Des objectifs réalisables, ou non, compte tenu de la politique commerciale de l’employeur
La Cour de cassation a récemment apporté une précision supplémentaire.
Après avoir été licencié, un salarié réclamait à son employeur des rappels de bonus pour les années ayant précédé la rupture de son contrat de travail.
La Cour régulatrice rappelle d’abord la règle de principe selon laquelle, lorsque les objectifs sont définis unilatéralement par l’employeur dans le cadre de son pouvoir de direction, celui-ci peut les modifier dès lors qu’ils sont réalisables et qu’ils ont été portés à la connaissance du salarié en début d’exercice.
Elle affirme en outre qu’il incombe à l’employeur de rapporter la preuve de ce que les objectifs qu’il fixe unilatéralement sont réalisables et que les Juges doivent rechercher si les objectifs fixés par l’employeur au salarié étaient réalisables compte tenu de sa politique commerciale (Cass. soc. 15 nov. 2023, n° 22-11442).

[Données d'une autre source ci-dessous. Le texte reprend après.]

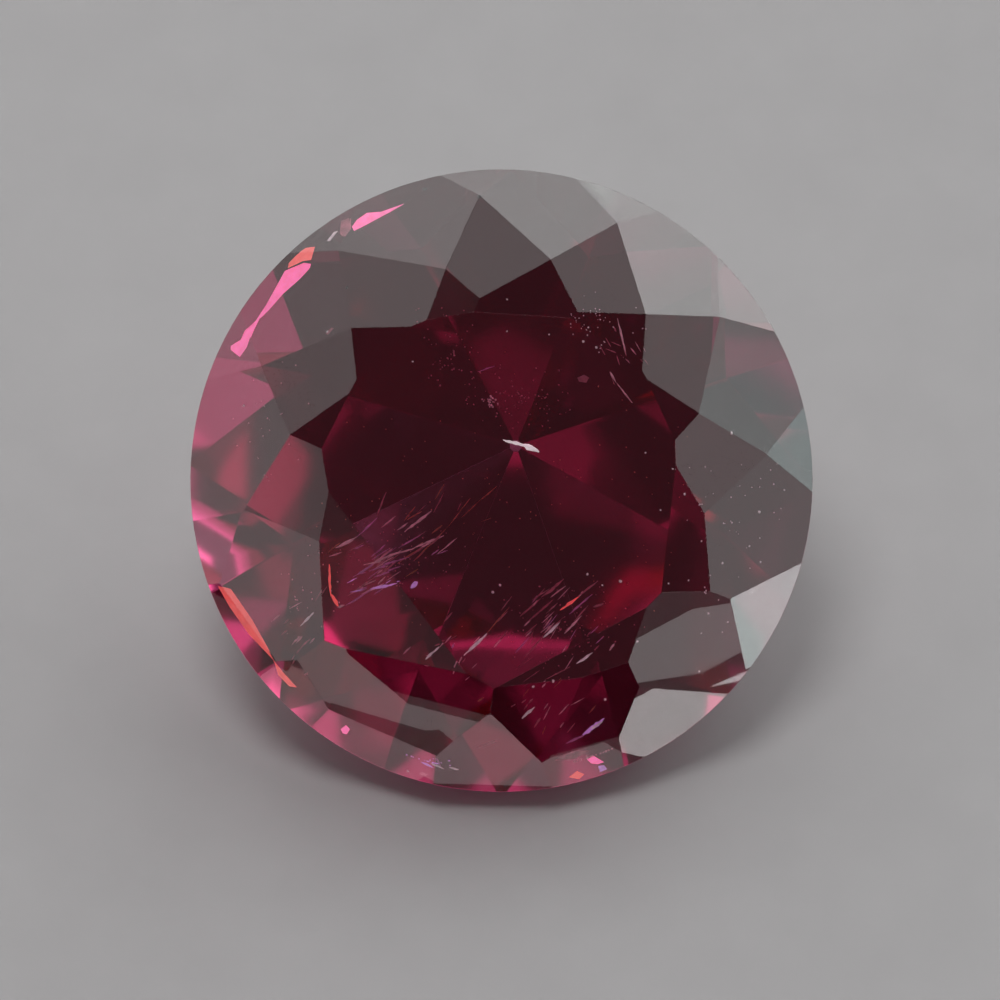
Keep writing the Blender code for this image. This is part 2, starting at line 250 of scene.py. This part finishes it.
# Fine needles in fans: middle and spread in pixels, count, depths, shortest and longest in pixels, slope in
# degrees, looks.
FANS = (
    ((392, 556), (62, 40), 34, (0.45, 1.20), (7, 26), 34, ("rose", "violet", "pale", "amber")),
    ((372, 588), (26, 16), 12, (0.40, 0.70), (6, 16), 30, ("violet", "lilac", "pale")),
    ((548, 622), (64, 44), 34, (0.50, 1.40), (6, 22), 46, ("rose", "rose", "pale", "violet")),
    ((530, 700), (70, 34), 18, (0.30, 0.90), (5, 16), 48, ("rose", "pale", "amber")),
    ((455, 640), (60, 40), 12, (0.50, 1.20), (5, 16), 44, ("rose", "rose", "pale")),
    ((300, 640), (36, 44), 12, (0.20, 0.40), (5, 15), 44, ("rose", "pale")),
    ((610, 360), (40, 50), 8, (0.50, 1.20), (6, 18), -62, ("rose", "rose", "pale")),
    ((440, 500), (60, 50), 10, (0.90, 1.80), (8, 26), 50, ("amber", "rose")),
)
FAN_SCATTER = 9
SCATTER_LIMIT_PX = 290
FAN_WIDTH = (0.35, 0.95)
# Clouds of grains: middle and spread in pixels, count, depths, radii in pixels, look.
CLOUDS = (
    ((520, 395), (58, 34), 90, (0.6, 2.2), (0.5, 1.1), "rose"),
    ((455, 355), (34, 44), 50, (0.6, 2.0), (0.5, 1.2), "rose"),
    # Painted highlight: pale glowing grains beside the culet.
    ((490, 402), (9, 7), 22, (0.5, 1.0), (0.6, 1.3), "pale"),
    ((400, 560), (70, 46), 80, (0.4, 1.6), (0.4, 1.0), "rose"),
    ((560, 630), (74, 52), 90, (0.4, 1.6), (0.4, 1.0), "rose"),
    # Painted highlights: glowing grains on glints by the lower edge.
    ((595, 765), (26, 12), 26, (0.15, 0.35), (0.6, 1.5), "pale"),
    ((430, 764), (30, 6), 22, (0.12, 0.20), (0.5, 1.2), "lilac"),
    ((300, 600), (44, 60), 30, (0.15, 0.50), (0.4, 1.0), "pale"),
    ((270, 420), (46, 80), 26, (0.15, 0.60), (0.4, 0.9), "pale"),
    ((730, 520), (56, 110), 44, (0.08, 0.60), (0.4, 0.9), "white"),
    ((600, 320), (50, 40), 26, (0.20, 0.90), (0.4, 0.9), "white"),
    ((500, 500), (190, 150), 110, (0.4, 2.4), (0.4, 0.8), "amber"),
)
# Pinpoints: pixel, depth, radius in pixels.
PINPOINTS = (
    ((549, 335), 0.20, 1.0), ((583, 342), 0.12, 1.5), ((596, 348), 0.15, 1.3), ((588, 328), 0.25, 1.0),
    ((507, 300), 0.20, 1.1), ((507, 332), 0.30, 1.0), ((413, 362), 0.25, 1.1), ((645, 453), 0.20, 1.0),
    ((620, 581), 0.12, 1.8), ((587, 574), 0.20, 1.4), ((668, 583), 0.10, 1.1), ((688, 580), 0.10, 1.1),
    ((660, 510), 0.25, 1.0), ((672, 469), 0.15, 1.1), ((684, 494), 0.10, 1.4), ((701, 541), 0.10, 1.0),
    ((731, 433), 0.05, 1.6), ((759, 512), 0.05, 1.7), ((784, 490), 0.05, 1.1), ((749, 546), 0.05, 1.3),
    ((722, 563), 0.05, 1.4), ((760, 562), 0.05, 1.1), ((708, 613), 0.05, 1.2), ((701, 633), 0.05, 1.0),
    ((722, 632), 0.05, 1.0), ((699, 671), 0.05, 1.2), ((637, 641), 0.08, 1.4), ((244, 406), 0.06, 1.2),
    ((533, 686), 0.25, 1.6), ((553, 681), 0.20, 1.5), ((605, 699), 0.15, 1.5), ((328, 332), 0.06, 1.3),
    ((602, 585), 0.30, 1.2), ((493, 592), 0.60, 1.9), ((500, 585), 0.80, 1.5), ((408, 771), 0.10, 1.3),
)
SPECKS = (((425, 189), 0.10, 3.0), ((479, 197), 0.09, 2.6), ((347, 288), 0.10, 2.0))

# Low panels beside the stone: centre and size in millimetres, how far they face away from it in degrees,
# radiance, tint.
PANELS = (
    ("right", (9.4, -4.2), (6.4, 3.6), 4.5, 4.9, (0.85, 1.00, 0.98)),
    ("near right", (4.0, -4.7), (2.6, 2.2), 0, 3.6, (0.97, 1.00, 0.99)),
    ("front left", (-8.0, -13.0), (7.0, 6.0), 0, 0.95, (1.00, 0.97, 0.97)),
    ("front right", (10.8, -10.8), (4.0, 4.0), 0, 1.3, WHITE),
    ("near front", (0.4, -5.2), (4.0, 2.0), 0, 0.9, (1.00, 0.97, 0.97)),
    ("near left", (-3.8, -4.2), (4.6, 2.6), 0, 0.8, (1.00, 0.95, 0.95)),
)
PANEL_HEIGHT = 0.15 * MM
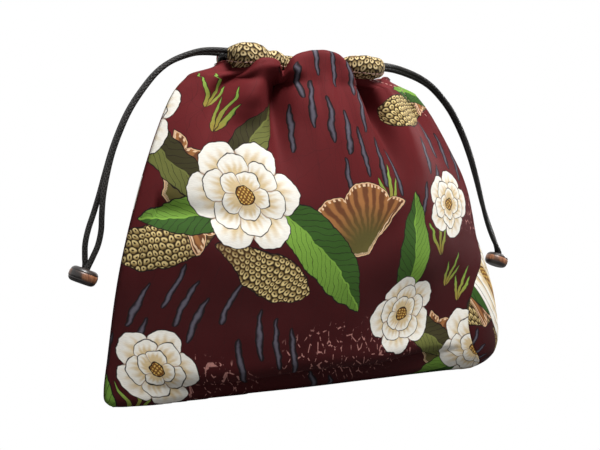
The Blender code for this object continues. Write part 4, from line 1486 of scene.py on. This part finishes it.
stitch_row("front_casing_stitches", casing_seam(FRONT_CASING_POINTS, -1), 3.0 * MM, 2.3 * MM)
stitch_row("back_casing_stitches", casing_seam(BACK_CASING_POINTS, 1), 3.0 * MM, 2.3 * MM)


def shoulder_line(points, normals, heights, shares):
    """Points on the front from the end of the casing down one shoulder."""
    columns = points.shape[1] - 1
    spots = []
    for height, share in zip(heights, shares):
        column = int(round(share * columns))
        row = int(np.argmin(np.abs(points[:, column, 2] - height)))
        spots.append(points[row, column] + normals[row, column] * (CLOTH + THREAD * 0.25))
    return read_smooth([tuple(spot) for spot in spots], 90)


FRONT_NORMALS = grid_normals(FRONT_POINTS, False)
stitch_row("right_shoulder_stitches",
           shoulder_line(FRONT_POINTS, FRONT_NORMALS, (0.1808, 0.1795, 0.1765, 0.1725, 0.1680, 0.1640),
                         (0.80, 0.84, 0.875, 0.905, 0.935, 0.960)), 3.2 * MM, 2.2 * MM)
print("stitches sewn")

# %% [markdown]
# ## Floor and light
# The pouch stands on plain white. The camera sees the floor and the surroundings as pure white, while the
# light itself meets a grey matt floor and a dim room, so the folds keep their shade. One large soft lamp
# above the front draws the gathers, and the foot of the pouch falls into shade.

# %% Floor and light


def make_floor():
    material, net, shader = new_material("white_floor")
    tree = material.node_tree
    rays = net.node("ShaderNodeLightPath")
    glow = net.node("ShaderNodeEmission")
    glow.inputs["Color"].default_value = (1.0, 1.0, 1.0, 1.0)
    glow.inputs["Strength"].default_value = 1.0
    shader.inputs["Base Color"].default_value = (0.18, 0.18, 0.18, 1.0)
    shader.inputs["Roughness"].default_value = 1.0
    shader.inputs["Specular IOR Level"].default_value = 0.0
    both = net.node("ShaderNodeMixShader")
    tree.links.new(rays.outputs["Is Camera Ray"], both.inputs[0])
    tree.links.new(shader.outputs[0], both.inputs[1])
    tree.links.new(glow.outputs[0], both.inputs[2])
    tree.links.new(both.outputs[0], tree.nodes["Material Output"].inputs["Surface"])
    mesh = bpy.data.meshes.new("floor")
    half = 3.0
    mesh.from_pydata([(-half, -half, 0.0), (half, -half, 0.0), (half, half, 0.0), (-half, half, 0.0)], [],
                     [(0, 1, 2, 3)])
    mesh.materials.append(material)
    floor = bpy.data.objects.new("floor", mesh)
    bpy.context.scene.collection.objects.link(floor)
    floor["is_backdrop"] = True


def make_world():
    world = bpy.data.worlds.new("white_room")
    world.use_nodes = True
    net = Net(world.node_tree)
    background = world.node_tree.nodes["Background"]
    rays = net.node("ShaderNodeLightPath")
    seen = net.math("MAXIMUM", rays.outputs["Is Camera Ray"],
                    net.math("MAXIMUM", rays.outputs["Is Glossy Ray"], rays.outputs["Is Transmission Ray"]))
    background.inputs["Color"].default_value = (1.0, 1.0, 1.0, 1.0)
    net.feed(background.inputs["Strength"], net.math("MULTIPLY_ADD", seen, 0.82, 0.18))
    bpy.context.scene.world = world


def make_lamp(name, place, target, size, power):
    data = bpy.data.lights.new(name, "AREA")
    data.shape = "DISK"
    data.size = size
    data.energy = power
    lamp = bpy.data.objects.new(name, data)
    lamp.location = place
    lamp.rotation_euler = (Vector(target) - Vector(place)).to_track_quat("-Z", "Y").to_euler()
    bpy.context.scene.collection.objects.link(lamp)


make_floor()
make_world()
make_lamp("soft_key", place=(0.02, -0.40, 0.86), target=(0.0, 0.0, 0.13), size=0.34, power=12.5)
make_lamp("right_rim", place=(0.85, 0.16, 0.35), target=(0.10, 0.0, 0.08), size=0.30, power=4.0)
bpy.context.scene.view_settings.view_transform = "Standard"
print("stage and lamps ready")

# %% [markdown]
# ## Finish
# The dressed pouch must fill the same space as its solids, so both boxes are written down before the frame
# takes over.

# %% Sizes and finish
DRESSED_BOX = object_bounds()
for name, corners in (("cad", CAD_BOX), ("dressed", DRESSED_BOX)):
    print(name, [[round(float(value) * 1000, 1) for value in corner] for corner in corners])
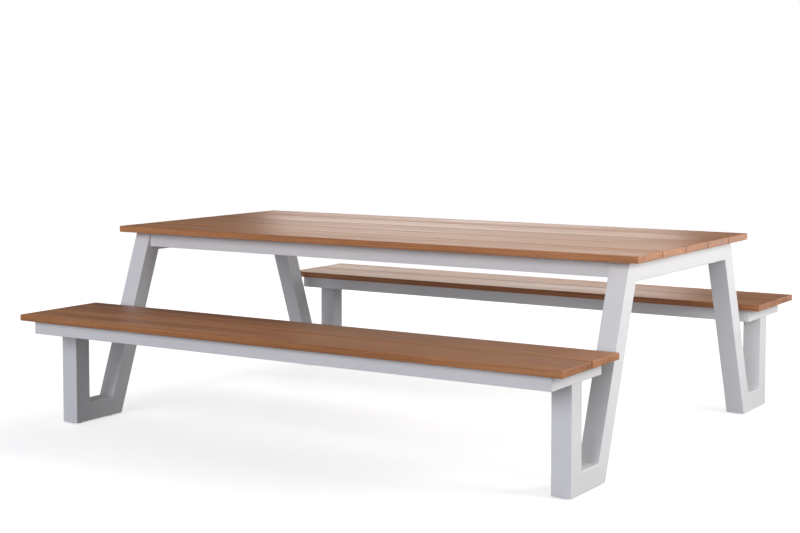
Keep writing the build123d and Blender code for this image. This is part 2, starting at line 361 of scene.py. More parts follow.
def board_sample(tree):
    """Each board's own place in the tree, and three random numbers for the board."""
    place = add(tree, "ShaderNodeAttribute", attribute_name="board_place").outputs["Vector"]
    number = add(tree, "ShaderNodeAttribute", attribute_name="board_number").outputs["Fac"]
    chance = add(tree, "ShaderNodeTexWhiteNoise", noise_dimensions="1D")
    tree.links.new(number, chance.inputs["W"])
    shift = add(tree, "ShaderNodeVectorMath", operation="MULTIPLY_ADD")
    tree.links.new(chance.outputs["Color"], shift.inputs[0])
    shift.inputs[1].default_value = (9.0, 0.20, 0.05)
    tree.links.new(place, shift.inputs[2])
    return shift.outputs["Vector"], chance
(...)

La conséquence des manquements de l’employeur est sanctionnée par la rupture du contrat de travail à ses torts
Dans notre précédente affaire, l’absence de paiement de la rémunération variable en raison du caractère irréaliste des objectifs définis pour 2013, tout comme l’absence de fixation d’objectifs pour les années suivantes et l’absence de paiement qui en résultait, faisait obstacle à la poursuite du contrat de travail.
La Haute Juridiction considère que :
les manquements de l’employeur pendant plusieurs années avaient privé le salarié de sa rémunération variable contractuelle, de sorte que ces manquements avaient empêché la poursuite du contrat de travail.